I was very much of two minds about putting something on this site when it doesn’t have a sermon to go with it, so I went to the other room and told my Mom (stepmom if that is important to you) that I was trying to decide about something, she said, “Yes, you should” without getting even a hint about the question so here I am. Reflecting on Christmas Day.
Christmas Day has always been a bit of strange day in my life. When I was growing up, Christmas Eve was the big family event; we ate together, read the Christmas story from Luke, opened presents and DID NOT ALLOW anyone to join us who wasn’t at least engaged to join the family until we had opened everything. Christmas Day was the day we had any number of folks join us from no one to a dozen or more.
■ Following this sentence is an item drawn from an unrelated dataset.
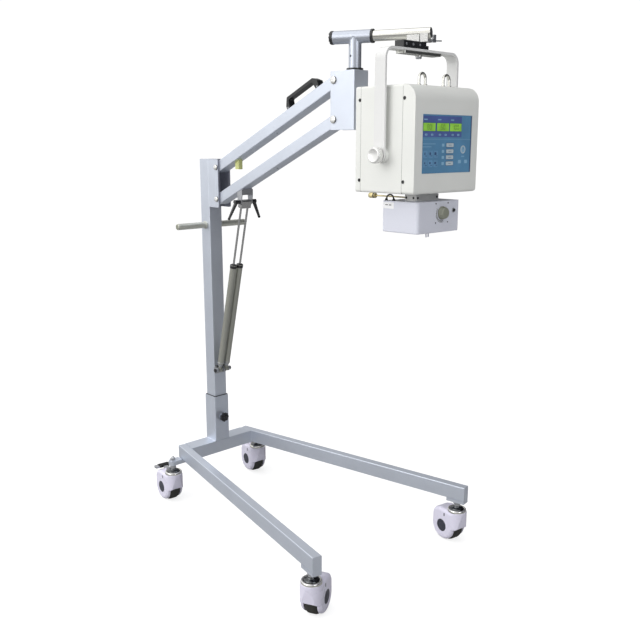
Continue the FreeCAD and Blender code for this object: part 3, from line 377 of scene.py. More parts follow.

To this day I don’t really know what to do with Christmas Day. When I got married it was time to decide whether we were going to be a Christmas Eve or Christmas Day family. We tried to do both for quite some time and I eventually realize, yeah I can be slow, that that was one of the most significant sources of stress for me. We eventually evolved into doing gifts on Christmas Eve one year and Christmas morning the next; determined primarily by who was in town.
I want to be clear, I really appreciate Christmas Day and all that it represents. I am so grateful that Jesus Christ chose to condescend to become human that I can’t even adequately express it in my own imagination let alone out loud. Christmas Day is one of the best days of the year for what it means, not just that I get to give and receive gifts (by the way I am well aware that Easter Sunday is logically and philosophically dependent on Christmas Day but Easter Sunday is still the best day of the year). I love the fact that a gracious God was willing to go to such profound lengths for me, me!
So what do I do with this day? For so many people this is a day that is filled with melancholy and a sense of loss; for so many more it is a day filled with regret for what might have been; for others it is another day of failure where they feel their limitations as parents, children, partners, friends, etc. especially keenly. For me it is a day where by turns I miss my late parents, my brothers who are not here; I celebrate God with us, a wonderful family; I too wish I was a better husband, father, friend, man; I celebrate how far I have come in the last 30 or 35 years.
This is a day for giving that simultaneously reminds me that I do give and that I remain a very selfish and self-oriented person. This is a day where I consistently give thanks to God for those members of my family whose love language is gift giving, even as I despair of ever giving as wonderfully well as they do.
This is a day where I enjoy the opportunity to eat and drink and be with family and friends – and is not one of God’s best gifts when those two groups overlap? It is a day when I feel considerably freedom from the requirements to work and be conventionally productive. In other words, a very special day, one like no other.
Well just saying “me too” doesn’t really begin to cover the range of ‘you nailed it’ responses I had as I read this post. It was a bit of an epiphany to me to read “whose love language is gift giving,” I would say that pretty much described both Mom and Verna. Sadly, for me, gift giving is more required chore than love language. What I do enjoy is the family around. If we gave no presents at all I’d be fine. However, without the kids in the house it would not be Christmas. And I realize as I say that, that somewhere along the way, the “must have around” family has narrowed to be my nuclear family. And in that I recognize the splintering nature of the fall that Christ came to reconcile. Surprising how such a magnanimous, selfless gesture of hope and redemption can highlight the less exemplary aspects of my attitudes and actions.
However, even though I recognize that I am not fulfilling all my expectations for me, at the same time I know that I have a marvelous extended family of my brothers and their families and my mom. Not many get as good a mom as I. And to have had 2 of them that marvelous often seems unreasonably lavish. I have good friends and a great church. My life is blessed beyond expectation no matter what standard I use to assess it.
It’s this realization that makes me appreciate the Christmas season and Christmas Day most poignantly. That while I was ( and continue to be) a wretch on so many levels, Christ came for me. It is endlessly astonishing to me and at the same time I am eternally grateful for that love demonstrated.
Merry Christmas to all and the best of wishes for the New Year.